En même temps, le roi de France s’empare du royaume de Naples avec l’accord de l’habile Ferdinand II d’Aragon (V d’Espagne) qui espère, par ce biais, éliminer la branche cadette de sa maison, qui y règne. Après la mort d’Alexandre VI, la puissance des Borgia*, — alliés de la France — s’effondre en Italie ; depuis leur base de Sicile, les Espagnols, qui ont conservé la maîtrise de la mer, reprennent la lutte dans la péninsule et s’emparent du royaume de Naples (1504) malgré les exploits de La Palice et de Bayard (1476-1524).

Ne percevant pas les vues du pape Jules II, Louis XII accepte de combattre pour lui les Vénitiens, qu’il écrase à Agnadel (14 mai 1509). En fait, Jules II désire chasser les « Barbares », c’est-à-dire les Français, d’Italie. Son meilleur allié est le cardinal de Sion, Matthaüs Schiner (v. 1470-1522), très influent sur les cantons suisses. Le pontife conclut une nouvelle Sainte Ligue avec l’Espagne et Venise (oct. 1511). Grâce au génie stratégique d’un grand capitaine, Gaston de Foix (1489-1512), Louis XII remporte d’abord la bataille de Ravenne (11 avr. 1512), mais il ne sait pas en profiter ; avec le secours des Suisses, Jules II force bientôt les Français à abandonner le Milanais. Après la mort du pape, une tentative pour reprendre le duché échoue le 6 juin 1513 (bataille de Novare), toujours à cause des troupes suisses de Schiner.

C’est le jeune François Ier* qui reprendra le Milanais l’année même de son avènement, par la victoire de Marignan (13-14 sept. 1515). Il gardera le Milanais dix ans, jusqu’à une autre bataille, celle de Pavie (24 févr. 1525) — un désastre français, cette fois —, conséquence de la rivalité entre la France et la maison d’Autriche après l’élection de Charles Quint au trône impérial. À la paix de Cambrai ou des Dames (5 août 1529), François Ier renoncera à l’Italie.

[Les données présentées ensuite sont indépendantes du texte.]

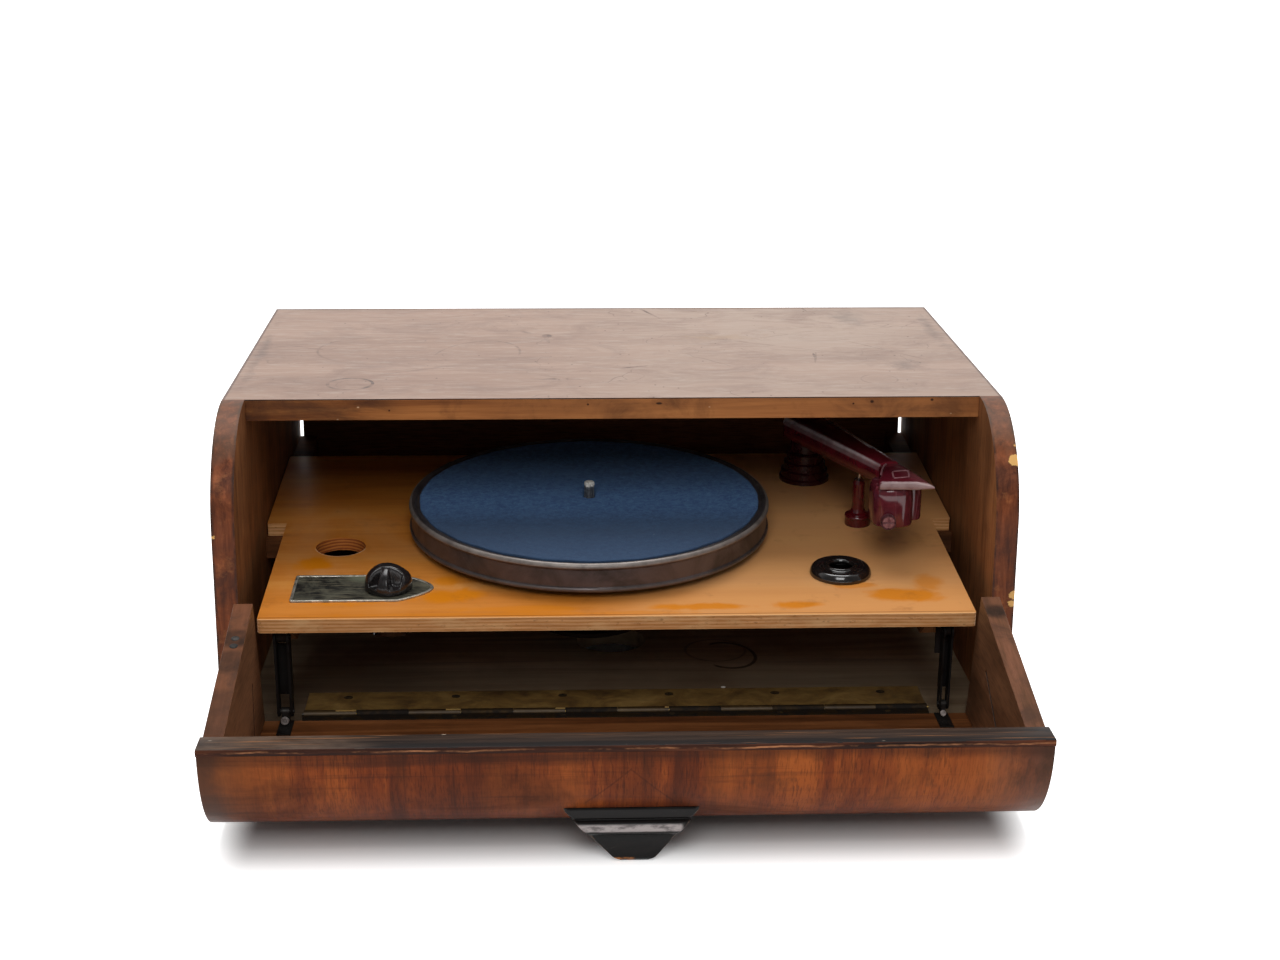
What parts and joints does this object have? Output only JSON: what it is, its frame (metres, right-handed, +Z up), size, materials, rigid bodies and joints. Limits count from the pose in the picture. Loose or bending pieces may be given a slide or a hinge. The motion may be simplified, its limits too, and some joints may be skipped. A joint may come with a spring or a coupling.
{
  "type": "table-top record player",
  "caption": "Wooden table-top electric record player: a curved front flap drops open and draws the motor board forward, with turntable, pick-up arm on a rest and switch.",
  "frame": {"origin": "on the table, under the middle of the outline with the flap open", "axes": "+X to the right, +Y to the back, +Z up; the flap opens towards -Y"},
  "size_m": [0.52, 0.5588, 0.218],
  "materials": {
    "side_veneer": "dark red-brown polished veneer",
    "top_veneer": "dusty pinkish-brown polished veneer with scratches",
    "inside_wood": "brown stained, matt",
    "pale_wood": "honey-coloured plywood, varnished",
    "back_board": "dark stained hardboard",
    "black_trim": "black-stained, rubbed at the edges",
    "brass_aged": "dull, tarnished",
    "steel_dark": "grey, oily",
    "steel_bright": "bright plated",
    "rubber_black": "matt",
    "bakelite_black": "polished",
    "bakelite_maroon": "polished",
    "platter_bronze": "bronze lacquer, worn bright on the bead",
    "felt_blue": "felt, dusty",
    "motor_winding": "varnished laminations"
  },
  "bodies": {
    "cabinet": {"side_left": "side_veneer", "side_right": "side_veneer", "top_panel": "top_veneer", "base_board": "inside_wood", "back_panel": "back_board", "runner_left": "inside_wood", "runner_right": "inside_wood", "glue_block_left": "pale_wood", "glue_block_right": "pale_wood", "foot_front_left": "rubber_black", "foot_front_right": "rubber_black", "foot_rear_left": "rubber_black", "foot_rear_right": "rubber_black", "cable_grommet": "rubber_black", "back_screws": "steel_bright", "hinge_leaf_rear": "brass_aged", "hinge_pin": "brass_aged", "hinge_screws_rear": "brass_aged"},
    "flap": {"hinge_leaf_front": "brass_aged", "hinge_screws_front": "brass_aged", "flap_floor": "side_veneer", "flap_curve": "side_veneer", "flap_lipping": "black_trim", "cheek_left": "inside_wood", "cheek_right": "inside_wood", "cheek_screws": "steel_bright", "flap_handle": "black_trim", "lug_left": "steel_dark", "lug_right": "steel_dark"},
    "board": {"motor_board": "pale_wood", "bracket_left": "steel_dark", "bracket_right": "steel_dark", "motor_frame": "steel_dark", "motor_stator": "motor_winding", "motor_bearing": "steel_dark", "motor_bolts": "steel_bright", "switch_plate": "black_trim", "switch_body": "bakelite_black", "needle_cup": "bakelite_black", "arm_base": "bakelite_maroon", "arm_rest_post": "bakelite_maroon", "arm_rest_pin": "steel_bright"},
    "lever_left": {"lever_left": "steel_dark"},
    "lever_right": {"lever_right": "steel_dark"},
    "turntable": {"platter": "platter_bronze", "felt_mat": "felt_blue", "spindle": "steel_bright"},
    "knob": {"switch_knob": "bakelite_black"},
    "swivel": {"arm_swivel": "bakelite_maroon"},
    "arm": {"tonearm": "bakelite_maroon", "arm_pin": "steel_bright", "head_body": "bakelite_maroon", "head_cap": "bakelite_maroon"},
    "thumb_screw": {"needle_screw": "bakelite_maroon"}
  },
  "joints": [
    {"name": "flap_hinge", "type": "hinge", "parent": "cabinet", "child": "flap", "pos_m": [0, -0.0806, 0.0195], "axis": [-1, 0, 0], "range_deg": [0, 90]},
    {"name": "board_slide", "type": "slide", "parent": "cabinet", "child": "board", "axis": [0, 0.9978, 0.0663], "range_m": [0, 0.048]},
    {"name": "lever_left_pivot", "type": "hinge", "parent": "board", "child": "lever_left", "pos_m": [-0.2165, -0.1006, 0.0816], "axis": [-1, 0, 0], "range_deg": [0, 27]},
    {"name": "lever_right_pivot", "type": "hinge", "parent": "board", "child": "lever_right", "pos_m": [0.2145, -0.1006, 0.0816], "axis": [-1, 0, 0], "range_deg": [0, 27]},
    {"name": "turntable_spin", "type": "hinge", "parent": "board", "child": "turntable", "pos_m": [-0.016, 0.03807, 0.10807], "axis": [0, -0.0663, 0.9978], "continuous": true},
    {"name": "switch_turn", "type": "hinge", "parent": "board", "child": "knob", "pos_m": [-0.15, -0.06521, 0.10121], "axis": [0, -0.0663, 0.9978], "range_deg": [-90, 0]},
    {"name": "arm_swing", "type": "hinge", "parent": "board", "child": "swivel", "pos_m": [0.1485, 0.14084, 0.1149], "axis": [0, -0.0663, 0.9978], "range_deg": [-57, 4]},
    {"name": "arm_lift", "type": "hinge", "parent": "swivel", "child": "arm", "pos_m": [0.1485, 0.13812, 0.15581], "axis": [-0.9603, -0.2784, -0.0185], "range_deg": [0, 10]},
    {"name": "needle_screw_turn", "type": "hinge", "parent": "arm", "child": "thumb_screw", "pos_m": [0.1816, -0.0482, 0.13942], "axis": [0, -0.9978, -0.0663], "range_deg": [-180, 180]}
  ],
  "couplings": [
    {"joint": "board_slide", "follows": "flap_hinge", "m_per_rad": 0.030557},
    {"joint": "lever_left_pivot", "follows": "flap_hinge", "ratio": 0.29678},
    {"joint": "lever_right_pivot", "follows": "flap_hinge", "ratio": 0.29678}
  ]
}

Son fils Henri II* fera renaître, et le dernier, les ambitions italiennes de ses prédécesseurs, mais dans le cadre de la lutte contre Charles Quint* et Philippe II*. En 1559 le traité du Cateau-Cambrésis mettra fin à toute espérance d’établissement français en Italie.

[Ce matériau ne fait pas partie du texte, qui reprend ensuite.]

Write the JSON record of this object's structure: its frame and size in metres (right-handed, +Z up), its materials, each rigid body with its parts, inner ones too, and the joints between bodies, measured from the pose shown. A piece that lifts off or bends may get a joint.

À l’issue de ce long conflit, c’est la puissance espagnole qui s’établissait pour longtemps à Milan et à Naples. Les causes de l’échec français en Italie doivent être cherchées principalement dans l’absence d’une forte marine de guerre qui aurait pu s’opposer à celle de l’Espagne et qui aurait dû appuyer les opérations militaires de Terre Ferme.

P. R.

➙ Charles VIII / François Ier / Henri II / Louis XII.

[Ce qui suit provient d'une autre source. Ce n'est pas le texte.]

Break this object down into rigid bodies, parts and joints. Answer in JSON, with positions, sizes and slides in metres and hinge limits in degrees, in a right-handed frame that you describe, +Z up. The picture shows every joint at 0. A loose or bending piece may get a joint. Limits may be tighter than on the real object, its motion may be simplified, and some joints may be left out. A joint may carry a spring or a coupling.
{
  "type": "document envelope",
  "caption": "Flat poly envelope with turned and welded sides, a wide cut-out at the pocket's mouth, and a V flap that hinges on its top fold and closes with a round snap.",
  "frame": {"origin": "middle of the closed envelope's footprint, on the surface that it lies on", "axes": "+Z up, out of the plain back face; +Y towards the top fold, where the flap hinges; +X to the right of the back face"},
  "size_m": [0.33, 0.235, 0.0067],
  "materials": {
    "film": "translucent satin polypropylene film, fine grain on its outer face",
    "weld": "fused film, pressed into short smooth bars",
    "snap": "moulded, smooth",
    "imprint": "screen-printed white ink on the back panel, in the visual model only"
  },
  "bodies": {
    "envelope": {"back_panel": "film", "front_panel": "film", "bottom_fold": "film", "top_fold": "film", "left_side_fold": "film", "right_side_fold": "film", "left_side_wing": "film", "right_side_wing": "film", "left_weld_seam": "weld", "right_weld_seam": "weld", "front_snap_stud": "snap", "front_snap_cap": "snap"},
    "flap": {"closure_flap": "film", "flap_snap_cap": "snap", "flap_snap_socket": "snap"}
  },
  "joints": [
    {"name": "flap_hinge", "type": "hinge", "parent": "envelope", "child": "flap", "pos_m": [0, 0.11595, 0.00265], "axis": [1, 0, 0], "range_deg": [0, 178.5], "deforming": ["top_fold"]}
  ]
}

italo-éthiopiennes (guerres)



1889-1896

Entendant jouer en Afrique le rôle d’une grande puissance coloniale, l’Italie, après son installation en Somalie et en Érythrée, cherche à opérer la jonction de ces deux territoires par la conquête de l’Éthiopie. Sa première tentative se solde par les deux échecs militaires de Dogali (26 janv. 1887) et de Saganeiti (8 août 1888). Par le traité d’Uccialli (2 mai 1889), Rome doit reconnaître le Négus Ménélik II* comme souverain d’Éthiopie. Sans renoncer à leur projet, les Italiens tentent alors, par la pénétration de leurs colons et de leurs agents, d’instaurer un protectorat de fait sur l’Éthiopie. Aussi. Ménélik II dénonce-t-il en 1893 le traité d’Uccialli et inflige-t-il deux nouvelles défaites aux Italiens à Amba Alagi (7 déc. 1895) et à Adoua (1er mars 1896). L’Italie doit signer la paix d’Addis-Abeba (26 oct. 1896) et renoncer une fois encore à son dessein.